Written problem: Repeat only the lines from the one containing "Keep writing the" through the one containing "return Signal(self, node.outputs[output])", exactly as written, both ends included.

Records provided:

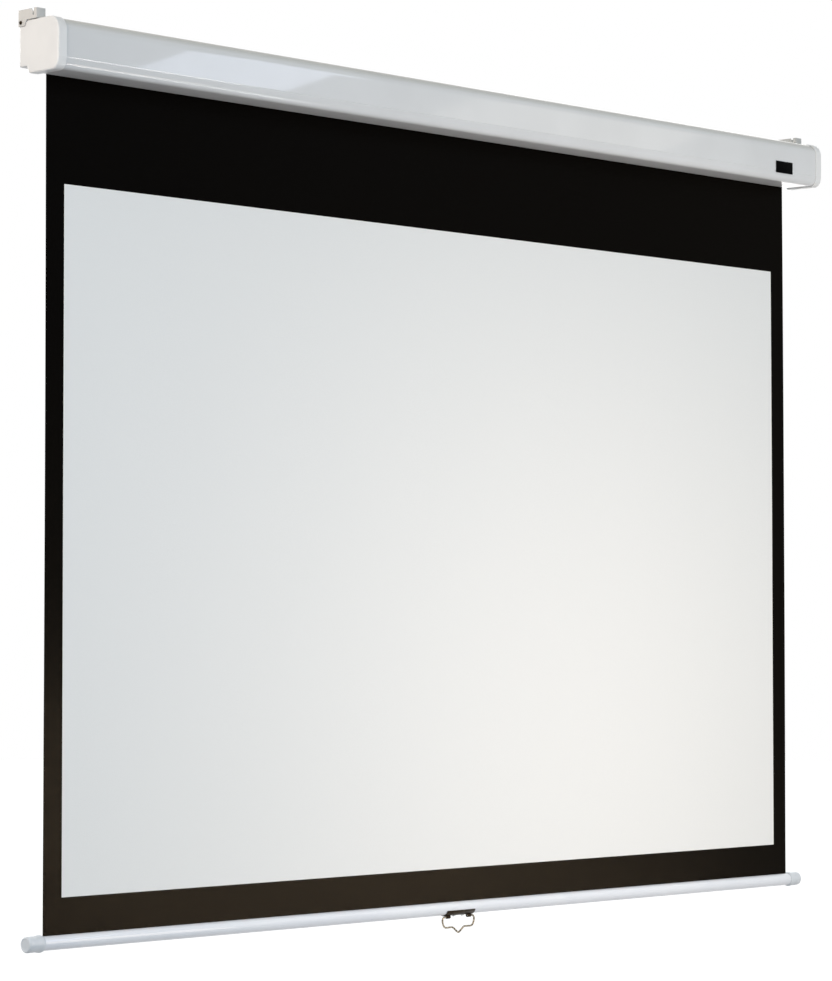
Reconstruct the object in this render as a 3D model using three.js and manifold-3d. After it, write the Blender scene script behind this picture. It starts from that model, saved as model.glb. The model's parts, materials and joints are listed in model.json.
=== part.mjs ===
// A wall-hung pull-down projection screen, drawn fully down.
// Millimetres. +X runs along the case, -Y points from the wall into the room and +Z is up.
// The origin is on the wall, at the middle of the case's back face.
import * as THREE from "three";
import { mergeVertices } from "three/addons/utils/BufferGeometryUtils.js";
import Module from "manifold-3d";

const wasm = await Module();
wasm.setup();

// Clearances and overruns
const GAP = 0.3; // between pieces that touch on the real object
const OVERRUN = 2; // how far a cutting solid runs past what it cuts
const MERGE = 1e-3; // vertices nearer than this are one
const LEAST_RADIUS = 0.3; // of a corner that was round before its edges moved

// Screen cloth
const VIEW_WIDTH = 1810; // 84 inch diagonal at 16:10
const VIEW_HEIGHT = 1131;
const SIDE_BORDER = 38;
const BOTTOM_BORDER = 58.5;
const VIEW_TOP_DROP = 217; // from the origin down to the viewing area's top edge
const CLOTH_THICKNESS = 0.4;
const COAT_THICKNESS = 0.2;
const CLOTH_TO_WALL = 24;

// Case profile
const CASE_DEPTH = 95;
const CASE_TOP = 35.4;
const CASE_FOOT = 35; // below the origin, as the next two
const CASE_CREASE = 28;
const CASE_LOW = 46.8;
const CASE_RISE = 0.3; // the underside rises this much from its front to its rear lip
const CASE_TUCK = 3.8; // the lower front leans back this much
const CASE_SHEET = 1.2;
const CASE_TOP_RADIUS = 22;
const CASE_LOW_RADIUS = 13;
const CASE_REAR_RADIUS = 2.5;
const CASE_CREASE_RADIUS = 6;
const LIP_HEIGHT = 6;
const LIP_RADIUS = 1.5;
const SLOT_FRONT = 5; // from the cloth to the lip
const SLOT_REAR = 5; // from the cloth to the rear flange

// End caps
const CLOTH_TO_CAP_FACE = 35;
const CAP_WALL = 4;
const CAP_SKIRT = 13.5;
const CAP_SKIN = 1.5;
const CAP_EDGE_RADIUS = 3;
const CAP_STEP_RUN = 4.4;
const CAP_STEP_RADIUS = 3;
const CAP_STEP_SHORT = 0.6; // the step stops this far from the case's rear flange

// Hanging brackets
const BRACKET_WIDTH = 18;
const BRACKET_DEPTH = 45;
const BRACKET_HEIGHT = 16.5;
const BRACKET_SHEET = 1.6;
const EAR_DROP = 9.5; // below the cap's top
const EAR_LENGTH = 20;
const MOUTH_WIDTH = 8; // the Y notch, at the wall's top edge
const MOUTH_DEPTH = 7;
const MOUTH_LEAN = 2; // the mouth's middle lies this much behind the slot's
const SLOT_WIDTH = 2.4;
const SLOT_DEPTH = 12;
const SLOT_TO_FRONT = 8.5;
const KEYHOLE_RADIUS = 3.5;
const KEYHOLE_SLOT = 2;
const KEYHOLE_RISE = 5;
const KEYHOLE_LOW = 6.5; // above the bracket's floor

// Roller
const ROLLER_HEIGHT = 4; // its axis above the origin
const TUBE_RADIUS = 21.5;
const TUBE_WALL = 1.2;
const TUBE_OVERHANG = 10; // past the cloth's edge
const WRAP_TURNS = 1.5;
const WRAP_PITCH = 0.7;
const PLUG_LENGTH = 28;
const PLUG_FLANGE = 2.5;

// Bearing plates and the idler end
const PLATE_TO_FRONT = 16;
const PLATE_TO_WALL = 17;
const PLATE_HEIGHT = 56;
const PLATE_SHEET = 2;
const PLATE_RADIUS = 8;
const PLATE_SCREW_SPREAD = 21; // above and below the roller's axis
const IDLER_PIN_RADIUS = 4;
const BUSH_WALL = 2.7;
const BUSH_FLANGE = 2.5; // wider than the barrel, all round
const BUSH_FLANGE_SHEET = 1.5;
const HUB_WALL = 4;

// Spring end
const SPINDLE_RADIUS = 4.5;
const SPINDLE_REACH = 395; // from the plate into the tube
const TONGUE_WIDTH = 8;
const TONGUE_THICKNESS = 3.2;
const TONGUE_SHOULDER = 2.4; // the round rod stops this far inside the plate
const ANCHOR_LENGTH = 24;
const ANCHOR_WALL = 10;
const SPIGOT_LENGTH = 10;
const SPRING_WIRE = 2.4;
const SPRING_RADIUS = 12;
const SPRING_TURNS = 24;
const RATCHET_RADIUS = 9;
const RATCHET_LENGTH = 5;
const RATCHET_NOTCH_DEPTH = 2.8;
const RATCHET_STAND = 1.2; // from the plug's flange to the ratchet and the pawls
const PAWL_PIVOT_RADIUS = 15.5;
const PAWL_PIVOT_DEGREES = 35;
const PAWL_LIFT_DEGREES = 20;
const PAWL_SHEET = 4;
const PAWL_BOSS_RADIUS = 3.4;
const PAWL_NOSE_WIDTH = 2.6;
const PAWL_NOSE_FLARE = 0.4;
const PAWL_ARM = 2.5;
const PAWL_ARM_RISE = 0.9; // the arm's lower edge, above the ratchet
const PAWL_PIN_RADIUS = 1.5;
const PAWL_PIN_DEPTH = 14;
const PAWL_PIN_PROUD = 0.6; // past the pawl's face

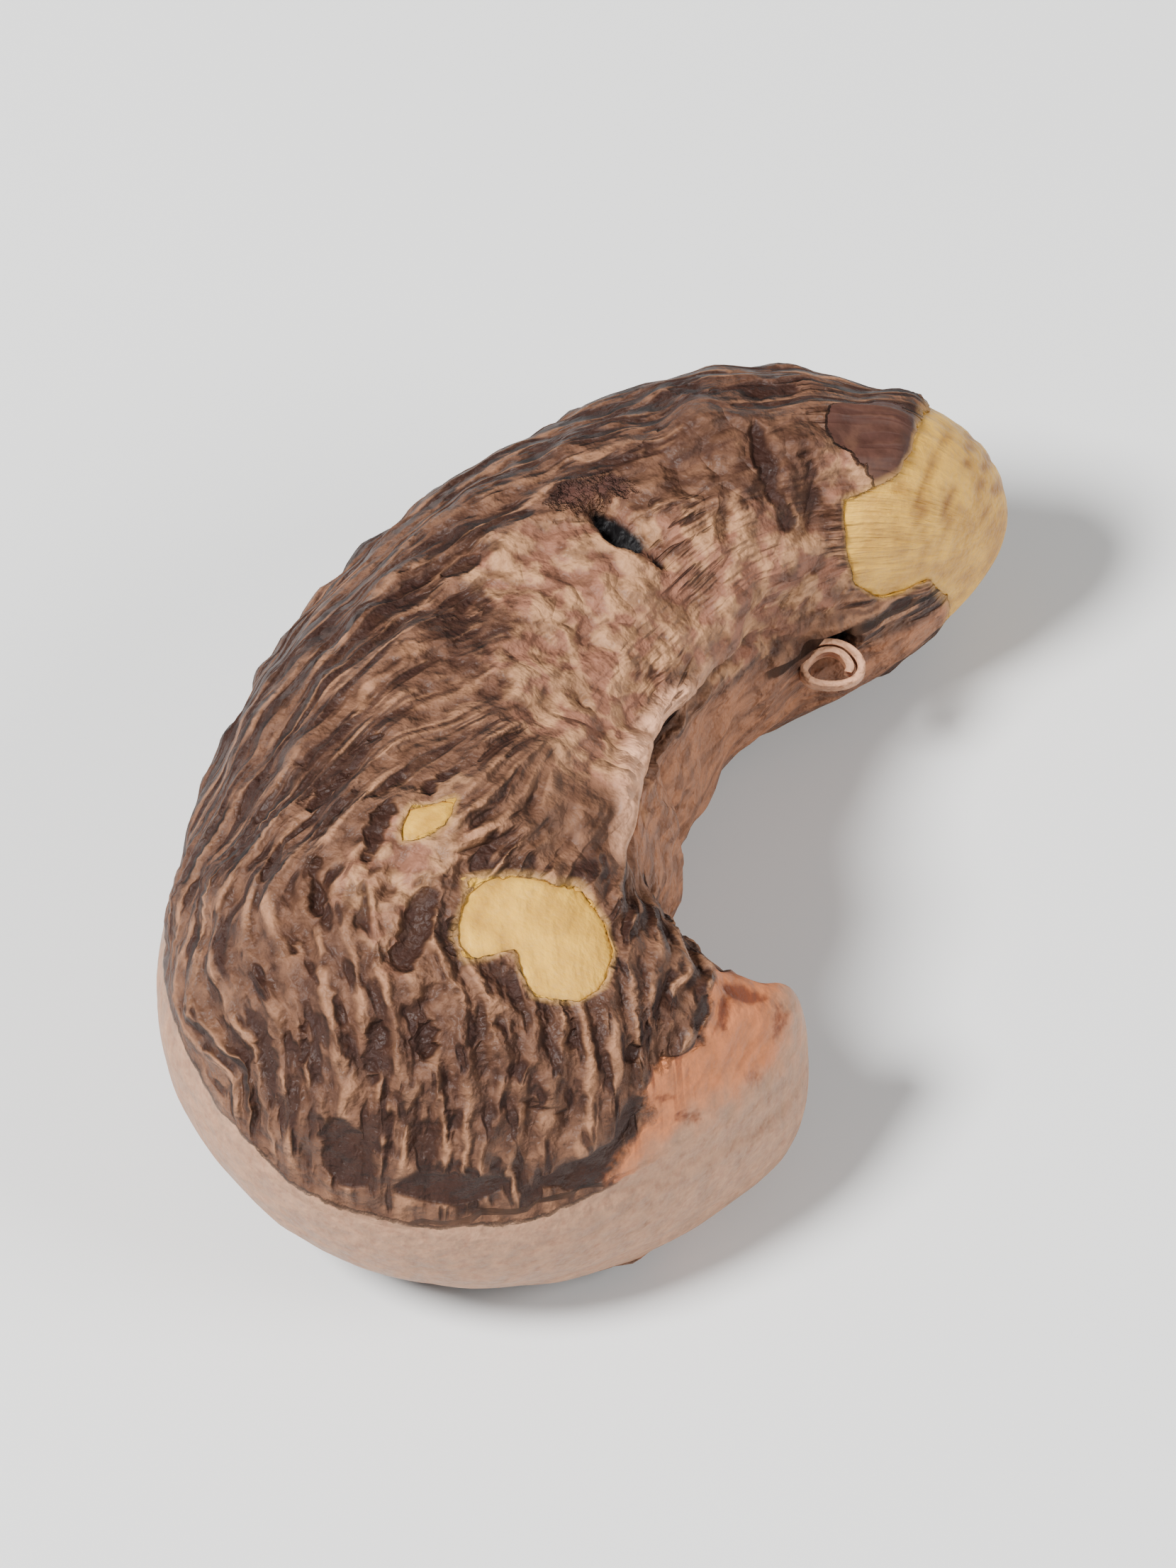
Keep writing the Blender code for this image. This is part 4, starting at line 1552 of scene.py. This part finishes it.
class Wiring:
    """Adds nodes to a tree and joins them, so that a finish reads as a recipe."""

    def __init__(self, tree: bpy.types.NodeTree) -> None:
        """Keeps the tree."""
        self.tree = tree

    def fill(self, node: bpy.types.Node, inputs: dict) -> None:
        """Joins signals to a node's inputs, and sets the value of the others.

        Args:
            node: The node.
            inputs: A value or a signal for each input, by name or number.
        """
        for name, value in inputs.items():
            if isinstance(value, Signal):
                self.tree.links.new(value.socket, node.inputs[name])
            else:
                node.inputs[name].default_value = value

    def add(self, kind: str, inputs: dict, output: str | int = 0, **settings: object) -> Signal:
        """Adds a node and fills its inputs.

        Args:
            kind: The node's type name, without its leading ShaderNode.
            inputs: A value or a signal for each input, by name or number.
            output: Which output is wanted.
            settings: The node's own properties.

        Returns:
            That output.
        """
        node = self.tree.nodes.new(f"ShaderNode{kind}")
        for name, value in settings.items():
            setattr(node, name, value)
        self.fill(node, inputs)
        return Signal(self, node.outputs[output])

    def noise(self, place: Signal, scale: Term, detail: float, roughness: float = 0.5) -> Signal:
        """Soft noise from 0 to 1."""
        inputs = {"Vector": place, "Scale": scale, "Detail": detail, "Roughness": roughness}
        return self.add("TexNoise", inputs)

    def value(self, name: str, output: str = "Fac") -> Signal:
        """The number, or with another output the vector, that a mesh attribute holds."""
        return self.add("Attribute", {}, output, attribute_name=name)

    def place(self) -> Signal:
        """Object coordinates in millimetres."""
        return self.vector("MULTIPLY", self.add("TexCoord", {}, "Object"), (1 / MM,) * 3)

    def vector(self, operation: str, *terms: "tuple | Signal") -> Signal:
        """One sum of vectors."""
        return self.add("VectorMath", dict(enumerate(terms)), operation=operation)

    def math(self, operation: str, a: Term, b: Term) -> Signal:
        """One sum of two numbers."""
        return self.add("Math", {0: a, 1: b}, operation=operation)

    def blend(self, share: Signal, first: Signal, second: Signal) -> Signal:
        """Two numbers mixed by a share."""
        return self.add("Mix", {0: share, 2: first, 3: second}, data_type="FLOAT")

    def mix(self, share: Term, *colours: "Colour | Signal", mode: str = "MIX") -> Signal:
        """Two colours mixed by a share."""
        first, second = ((*c, 1.0) if isinstance(c, tuple) else c for c in colours)
        return self.add("Mix", {0: share, 6: first, 7: second}, 2, data_type="RGBA", blend_type=mode)

    def coats(self, colour: Signal, coats: "list[tuple[Signal, Colour | Signal]]") -> Signal:
        """Lays colours over a colour, each by its share.

        Args:
            colour: The ground.
            coats: Share and colour of each coat in turn.

        Returns:
            The colour on top.
        """
        for share, coat in coats:
            colour = self.mix(share, colour, coat)
        return colour

    def group(self, tree: bpy.types.NodeTree, **inputs: Term) -> Signals:
        """Places a shared effect with its own values.

        Args:
            tree: The effect.
            inputs: A value or a signal for each of its inputs.

        Returns:
            Its outputs by name.
        """
        node = self.tree.nodes.new("ShaderNodeGroup")
        node.node_tree = tree
        self.fill(node, inputs)
        return {socket.name: Signal(self, socket) for socket in node.outputs}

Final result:
Keep writing the Blender code for this image. This is part 4, starting at line 1552 of scene.py. This part finishes it.
class Wiring:
    """Adds nodes to a tree and joins them, so that a finish reads as a recipe."""

    def __init__(self, tree: bpy.types.NodeTree) -> None:
        """Keeps the tree."""
        self.tree = tree

    def fill(self, node: bpy.types.Node, inputs: dict) -> None:
        """Joins signals to a node's inputs, and sets the value of the others.

        Args:
            node: The node.
            inputs: A value or a signal for each input, by name or number.
        """
        for name, value in inputs.items():
            if isinstance(value, Signal):
                self.tree.links.new(value.socket, node.inputs[name])
            else:
                node.inputs[name].default_value = value

    def add(self, kind: str, inputs: dict, output: str | int = 0, **settings: object) -> Signal:
        """Adds a node and fills its inputs.

        Args:
            kind: The node's type name, without its leading ShaderNode.
            inputs: A value or a signal for each input, by name or number.
            output: Which output is wanted.
            settings: The node's own properties.

        Returns:
            That output.
        """
        node = self.tree.nodes.new(f"ShaderNode{kind}")
        for name, value in settings.items():
            setattr(node, name, value)
        self.fill(node, inputs)
        return Signal(self, node.outputs[output])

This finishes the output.